Publiczność we Wrocławiu będzie miała okazję usłyszeć nowy materiał po raz pierwszy i wziąć udział w finezyjnym misterium, jakim jest każdy koncert tej niesamowitej ekipy. Obok BOKKI wystąpi Baasch, elektroniczny wizjoner, który w 2014 roku namieszał swoją debiutancką płytą „Corridors”.
BOKKA to zdecydowanie największa niespodzianka ostatniej dekady na polskiej scenie muzycznej. Debiutowali w 2013 roku albumem zatytułowanym po prostu „BOKKA”. Albumem rządzi nieskrępowana wyobraźnia i eksperymentatorska odwaga. Znajdziemy tam doskonałe, oryginalne kompozycje, których punktem wyjścia były dźwięki zaczerpnięte z codzienności: wstrząsana butelka wody, uderzane pudełka po chusteczkach i butach, wrzucane do bębna orzechy. Kiedy w sieci ukazał się skromny klip do utworu „Town of Strangers”, rozpętało się prawdziwe szaleństwo - portale społecznościowe i media internetowe stanęły w ogniu! Ultranowoczesne brzmienie i tajemniczość projektu okazały się strzałem w dziesiątkę. Nie było w 2013 roku rankingu bez BOKKI w czołówce. Zespół został również doceniony przez kultowy portal Pitchfork, co na polskim rynku było niespotykanym wydarzeniem. Do tego doszły fantastyczne koncerty na żywo - zarówno na największych festiwalach (Open’er Festival, Audioriver, Tauron Nowa Muzyka, Męskie Granie, brytyjski The Great Escape), jak i w większych lub mniejszych klubach.
Koncertowe oblicze BOKKI to temat na esej albo grę fantasy. Dbające o pełną anonimowość trio z dziecinną łatwością nawiązuje kontakt ze swoimi fanami, komunikując się z nimi w unikalny sposób. Zawsze jest w stanie zaskoczyć, porwać i wywołać emocje, a to jest w muzyce najważniejsze.
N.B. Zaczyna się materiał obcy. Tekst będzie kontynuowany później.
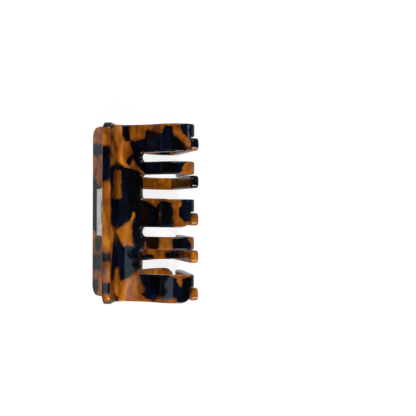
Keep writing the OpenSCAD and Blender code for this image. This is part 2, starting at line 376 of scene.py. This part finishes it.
class Nodes:
    """Short calls that add nodes to a material."""

    def __init__(self, name):
        self.material = bpy.data.materials.new(name)
        self.material.use_nodes = True
        self.tree = self.material.node_tree
        self.shader = self.tree.nodes["Principled BSDF"]

    def link(self, value, socket):
        if isinstance(value, bpy.types.NodeSocket):
            self.tree.links.new(value, socket)
        else:
            socket.default_value = value

    def attribute(self, name, output):
        node = self.tree.nodes.new("ShaderNodeAttribute")
        node.attribute_name = name
        return node.outputs[output]

    def math(self, operation, *values):
        node = self.tree.nodes.new("ShaderNodeMath")
        node.operation = operation
        for value, socket in zip(values, node.inputs):
            self.link(value, socket)
        return node.outputs[0]

    def scaled(self, vector, scale):
        node = self.tree.nodes.new("ShaderNodeVectorMath")
        node.operation = "MULTIPLY"
        self.link(vector, node.inputs[0])
        node.inputs[1].default_value = scale
        return node.outputs[0]

    def noise(self, vector, scale, detail=3.0, roughness=0.5, distortion=0.0):
        node = self.tree.nodes.new("ShaderNodeTexNoise")
        self.link(vector, node.inputs["Vector"])
        node.inputs["Scale"].default_value = scale
        node.inputs["Detail"].default_value = detail
        node.inputs["Roughness"].default_value = roughness
        node.inputs["Distortion"].default_value = distortion
        return node.outputs["Fac"]

    def step(self, value, low, high, to_low=0.0, to_high=1.0):
        node = self.tree.nodes.new("ShaderNodeMapRange")
        node.interpolation_type = "SMOOTHSTEP"
        for v, socket in zip((value, low, high, to_low, to_high), node.inputs):
            self.link(v, socket)
        return node.outputs[0]

    def ramp(self, value, stops):
        node = self.tree.nodes.new("ShaderNodeValToRGB")
        self.link(value, node.inputs[0])
        elements = node.color_ramp.elements
        while len(elements) < len(stops):
            elements.new(0.5)
        for element, (place, color) in zip(elements, stops):
            element.position = place
            element.color = (*color, 1)
        return node.outputs[0]

    def mix(self, factor, a, b):
        node = self.tree.nodes.new("ShaderNodeMix")
        node.data_type = "RGBA"
        for value, socket in zip((factor, a, b), (node.inputs[0], node.inputs[6], node.inputs[7])):
            self.link((*value, 1) if isinstance(value, tuple) else value, socket)
        return node.outputs[2]

    def bump(self, height, distance, strength=1.0, normal=None):
        node = self.tree.nodes.new("ShaderNodeBump")
        node.inputs["Strength"].default_value = strength
        node.inputs["Distance"].default_value = distance
        self.link(height, node.inputs["Height"])
        if normal is not None:
            self.link(normal, node.inputs["Normal"])
        return node.outputs[0]

    def set(self, **values):
        """Sets or links the shader's sockets, with _ for each space in a name."""
        for name, value in values.items():
            self.link(value, self.shader.inputs[name.replace("_", " ")])


def acetate(name):
    """Polished tortoiseshell acetate: amber with streaks, and near-black chips in it."""
    m = Nodes(name)
    sheet = m.attribute("sheet", "Vector")
    chips = m.attribute("chips", "Fac")
    rough_edge = m.noise(sheet, 0.26, 2, 0.45, 0.5)
    fine_edge = m.noise(sheet, 1.1, 1, 0.5)
    depth = m.math("ADD", chips, m.math("MULTIPLY", m.math("SUBTRACT", rough_edge, 0.5), 2.6))
    depth = m.math("ADD", depth, m.math("ADD", m.math("MULTIPLY", fine_edge, 0.3), 0.2))
    softness = m.step(m.noise(sheet, 0.09, 1), 0.50, 0.66, 0.12, 1.1)
    dark = m.step(depth, m.math("MULTIPLY", softness, -1.0), softness)
    patches = m.step(m.noise(sheet, 0.2, 2), 0.3, 0.6, 0.35, 1.0)
    fringe = m.math("MULTIPLY", m.step(depth, -1.7, 0.1), patches)
    streaks = m.noise(m.scaled(sheet, (1.0, 0.12, 0.5)), 0.5, 2, 0.5, 0.3)
    cloud = m.noise(m.scaled(sheet, (1.0, 0.6, 1.0)), 0.11, 3, 0.5, 0.8)
    tone = m.math("ADD", m.math("MULTIPLY", streaks, 0.22), m.math("MULTIPLY", cloud, 0.78))
    amber = m.ramp(tone, [(0.36, (0.09, 0.022, 0.003)), (0.45, (0.21, 0.055, 0.004)),
                          (0.54, (0.34, 0.098, 0.006)), (0.65, (0.55, 0.185, 0.011))])
    amber = m.mix(m.math("MULTIPLY", fringe, 0.85), amber, (0.085, 0.017, 0.003))
    blue = m.step(m.noise(m.scaled(sheet, (1.0, 0.5, 1.0)), 0.16, 2), 0.42, 0.62)
    black = m.mix(blue, (0.0012, 0.0011, 0.0013), (0.0018, 0.0036, 0.0115))
    m.set(Base_Color=m.mix(dark, amber, black))
    haze = m.noise(sheet, 0.5, 3)
    m.set(Roughness=m.step(haze, 0.35, 0.7, 0.07, 0.16), IOR=1.42)
    m.shader.inputs["Subsurface Weight"].default_value = 0.12
    m.shader.inputs["Subsurface Radius"].default_value = (0.9, 0.35, 0.08)
    m.shader.inputs["Subsurface Scale"].default_value = 0.0012
    waves = m.bump(m.noise(sheet, 0.13, 1), 0.0003)
    scratches = m.noise(m.scaled(sheet, (3.0, 0.4, 3.0)), 2.2, 3, 0.7)
    m.set(Normal=m.bump(scratches, 0.000004, 1.0, waves))
    return m.material


def steel(name, color, low, high, grain, wear):
    """Bright steel with drawing or rolling marks, faint smudges and dull spots."""
    m = Nodes(name)
    place = m.tree.nodes.new("ShaderNodeTexCoord").outputs["Object"]
    marks = m.noise(m.scaled(place, grain), 1.0, 4, 0.65)
    smudge = m.noise(place, 260, 3)
    dull = m.step(m.noise(place, 900, 2), 0.62, 0.75)
    tone = m.math("ADD", m.math("MULTIPLY", marks, 0.4), m.math("MULTIPLY", smudge, 0.6))
    bright = tuple(min(1, c * 1.08) for c in color)
    shade = tuple(c * 0.84 for c in color)
    base = m.mix(m.step(tone, 0.35, 0.65), shade, bright)
    m.set(Base_Color=m.mix(m.math("MULTIPLY", dull, wear), base, (0.30, 0.27, 0.24)))
    m.set(Roughness=m.step(m.math("ADD", tone, m.math("MULTIPLY", dull, 0.15)), 0.3, 0.75, low, high))
    m.shader.inputs["Metallic"].default_value = 1.0
    m.set(Normal=m.bump(marks, 0.000012))
    return m.material


def floor_material():
    """White paper that glows a little, so that it stays white under a soft light."""
    m = Nodes("floor_white")
    place = m.tree.nodes.new("ShaderNodeTexCoord").outputs["Object"]
    tone = m.ramp(m.noise(place, 6, 3), [(0.3, (0.21, 0.21, 0.21)), (0.7, (0.23, 0.23, 0.23))])
    m.set(Base_Color=tone, Roughness=0.7, Specular_IOR_Level=0.0)
    m.set(Emission_Color=(1, 1, 1, 1), Emission_Strength=0.86)
    return m.material


def wall_material():
    """A pale wall that only glows."""
    m = Nodes("wall_white")
    place = m.tree.nodes.new("ShaderNodeTexCoord").outputs["Object"]
    tone = m.ramp(m.noise(place, 1.5, 2), [(0.3, (0.90, 0.90, 0.90)), (0.7, (0.94, 0.94, 0.94))])
    m.set(Base_Color=(0, 0, 0, 1), Specular_IOR_Level=0.0)
    m.set(Emission_Color=tone, Emission_Strength=1.0)
    return m.material


# ---------- camera, floor and light ----------

scene = bpy.context.scene
scene.view_settings.view_transform = "Standard"

camera_data = bpy.data.cameras.new("camera")
camera_data.lens = 73.7
camera_data.sensor_width = 36.0
camera_data.clip_start = 0.01
camera_data.clip_end = 20.0
camera = bpy.data.objects.new("camera", camera_data)
camera.location = (-0.0695, 0.0009, 0.4303)
camera.rotation_euler = (math.radians(0.13), math.radians(-13.94), math.radians(0.2))
scene.collection.objects.link(camera)
scene.camera = camera

# The floor isn't seen in reflections, which would veil the polished acetate
FLOOR_HALF = 3
floor_mesh = bpy.data.meshes.new("floor")
floor_mesh.from_pydata([(-FLOOR_HALF, -FLOOR_HALF, 0), (FLOOR_HALF, -FLOOR_HALF, 0),
                        (FLOOR_HALF, FLOOR_HALF, 0), (-FLOOR_HALF, FLOOR_HALF, 0)], [], [(0, 1, 2, 3)])
floor = bpy.data.objects.new("floor", floor_mesh)
floor_mesh.materials.append(floor_material())
scene.collection.objects.link(floor)
floor.visible_glossy = False

# A pale wall all round, which neither lights the clip nor shows in it
WALL_R = 2.9
wall_round = bmesh.new()
bmesh.ops.create_cone(wall_round, segments=96, radius1=WALL_R, radius2=WALL_R, depth=6.0, cap_ends=False)
wall_mesh = bpy.data.meshes.new("wall")
wall_round.to_mesh(wall_mesh)
wall_round.free()
wall = bpy.data.objects.new("wall", wall_mesh)
wall_mesh.materials.append(wall_material())
wall.visible_diffuse = False
wall.visible_glossy = False
wall.visible_shadow = False
scene.collection.objects.link(wall)


def softbox(name, place, size, power, color=(1, 1, 1)):
    """A soft light at a place, facing the clip."""
    data = bpy.data.lights.new(name, "AREA")
    data.shape = "RECTANGLE"
    data.size, data.size_y = size
    data.energy = power
    data.color = color
    lamp = bpy.data.objects.new(name, data)
    lamp.location = place
    direction = Vector((0, 0, 0.02)) - Vector(place)
    lamp.rotation_euler = direction.to_track_quat("-Z", "Y").to_euler()
    scene.collection.objects.link(lamp)


# Two wide lights over the clip's ends, a weak one over the teeth, and a bluish one over the wings
softbox("key", (0.10, -0.75, 0.55), (0.55, 0.30), 9.0)
softbox("fill", (-0.10, 0.80, 0.60), (0.60, 0.30), 7.0)
softbox("side", (0.60, 0.25, 0.75), (0.25, 0.40), 1.2)
softbox("window", (-0.45, -0.16, 0.55), (0.16, 0.50), 0.45, (0.62, 0.82, 1.0))


def studio_world():
    """A dim room: pale grey below the horizon, darker at it and nearly dark overhead."""
    world = bpy.data.worlds.new("studio")
    world.use_nodes = True
    scene.world = world
    tree = world.node_tree
    way = tree.nodes.new("ShaderNodeTexCoord")
    split = tree.nodes.new("ShaderNodeSeparateXYZ")
    tree.links.new(way.outputs["Generated"], split.inputs[0])
    height = tree.nodes.new("ShaderNodeMapRange")
    tree.links.new(split.outputs["Z"], height.inputs["Value"])
    height.inputs["From Min"].default_value = -1.0
    sky = tree.nodes.new("ShaderNodeValToRGB")
    tree.links.new(height.outputs[0], sky.inputs[0])
    shades = sky.color_ramp.elements
    shades.new(0.5)
    colors = [(0.40, (0.56, 0.56, 0.56)), (0.5, (0.36, 0.37, 0.38)), (0.70, (0.035, 0.04, 0.05))]
    for shade, (place, color) in zip(shades, colors):
        shade.position = place
        shade.color = (*color, 1)
    background = tree.nodes["Background"]
    tree.links.new(sky.outputs[0], background.inputs["Color"])
    background.inputs["Strength"].default_value = 0.9


studio_world()


# ---------- the clip ----------

def add_jaw(name, marks, rear, body, node):
    """A jaw of acetate in place of its CAD node."""
    jaw = bent_jaw(name, flat, marks, rear)
    jaw.data.materials.append(acetate_material)
    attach(jaw, body)
    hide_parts(node)


def finish_leaves():
    """The leaves keep their CAD shape, and get rounded edges and rolled steel."""
    leaf_steel = steel("leaf_steel", (0.92, 0.91, 0.88), 0.10, 0.28, (400, 60, 400), 0.35)
    for name in ("rear_leaf", "front_leaf"):
        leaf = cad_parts[name]
        leaf.data.materials.clear()
        leaf.data.materials.append(leaf_steel)
        bevel = leaf.modifiers.new("edges", "BEVEL")
        bevel.width = 0.12 * MM
        bevel.segments = 2
        bevel.limit_method = "ANGLE"
        bevel.angle_limit = math.radians(40)


def add_pin():
    """The pin with its two domed heads, each by its height over the pin's end and its radius."""
    dome = [(0, 1.45), (0.05, 1.5), (0.25, 1.5), (0.42, 1.42), (0.56, 1.22), (0.65, 0.85), (0.7, 0.35)]
    head = [(PIN_HALF + y, r) for y, r in dome]
    tail = [(-y, r) for y, r in reversed(head)]
    pin = turned_piece("pin_steel_turned", tail + [(-PIN_HALF, PIN_R), (PIN_HALF, PIN_R)] + head, 48)
    pin.data.materials.append(steel("pin_steel", (0.78, 0.77, 0.76), 0.12, 0.30, (60, 900, 60), 0.3))
    weighted_normals(pin)
    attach(pin, "rear_jaw_body")
    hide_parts("hinge_pin")


def coil_point(t):
    """A place on the coil about the hinge's axis, with t from 0 at its +Y end to 1."""
    a = math.radians(COIL_START - COIL_SWEEP * t)
    return Vector((COIL_R * math.cos(a), COIL_L * (0.5 - t), COIL_R * math.sin(a)))


def add_spring():
    """The torsion spring: a coil round the pin, with a leg along each wing."""
    axis_place = Vector((WAIST_X - AXIS_BACK, 0, MID_Z))
    along_wing = math.radians(WING_A)
    leg_points = 8
    coil_points = 32 * COIL_TURNS
    legs = []
    for t, side in ((0, 1), (1, -1)):
        direction = Vector((-math.cos(along_wing), 0, side * math.sin(along_wing)))
        legs.append([coil_point(t) + direction * LEG_L * k / leg_points for k in range(leg_points, 0, -1)])
    wire = legs[0] + [coil_point(k / coil_points) for k in range(coil_points + 1)] + legs[1][::-1]
    spring = tube("spring_wire", [axis_place + p for p in wire], WIRE_D / 2, 16)
    spring_steel = steel("spring_steel", (0.92, 0.91, 0.87), 0.12, 0.26, (500, 500, 500), 0.25)
    spring.data.materials.append(spring_steel)
    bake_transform(spring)
    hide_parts("torsion_spring")


# Where chance adds marks to FRONT_MARKS and REAR_MARKS: s from, s to, y from, y to, how many
FRONT_CHANCE = [(62, 92, -42, 42, 16)]
REAR_CHANCE = [(14, 30, -42, 42, 14), (32, 56, 24, 42, 3), (32, 56, -7, 7, 2)]

acetate_material = acetate("tortoise_acetate")
flat = flat_jaw()
front_marks = FRONT_MARKS + chance_marks(11, FRONT_CHANCE)
rear_marks = REAR_MARKS + chance_marks(23, REAR_CHANCE)
add_jaw("front_jaw_acetate", front_marks, False, "front_jaw_body", "front_jaw")
add_jaw("rear_jaw_acetate", rear_marks, True, "rear_jaw_body", "rear_jaw")
flat.free()
finish_leaves()
add_pin()
add_spring()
Oprócz BOKKI na scenie pojawi się Baasch - młody producent i wokalista, który swoją karierę muzyczną rozpoczął od skomponowania ścieżki dźwiękową do głośnego i wielokrotnie nagradzanego filmu Tomasza Wasilewskiego "Płynące Wieżowce”. Jego debiutancka EPka “Simple Dark & Romantic Songs” utrzymana w klimacie chłodnego synthpopu wywołała spore zamieszanie na polskiej scenie muzycznej. W marcu tego roku wydał płytę „Corridors”, na której umiejętnie nawiązuje do złotego okresu muzyki elektronicznej. Echa dubstepu i elektropopu, piękne i porywające syntetyczne melodie zderzane z ostrym i mrocznym dudnieniem basu, epickie ballady, emocjonalny wokal - to jedna z najlepszych rzeczy, które wyszły pod szyldem świetnej wytwórni NEXTPOP.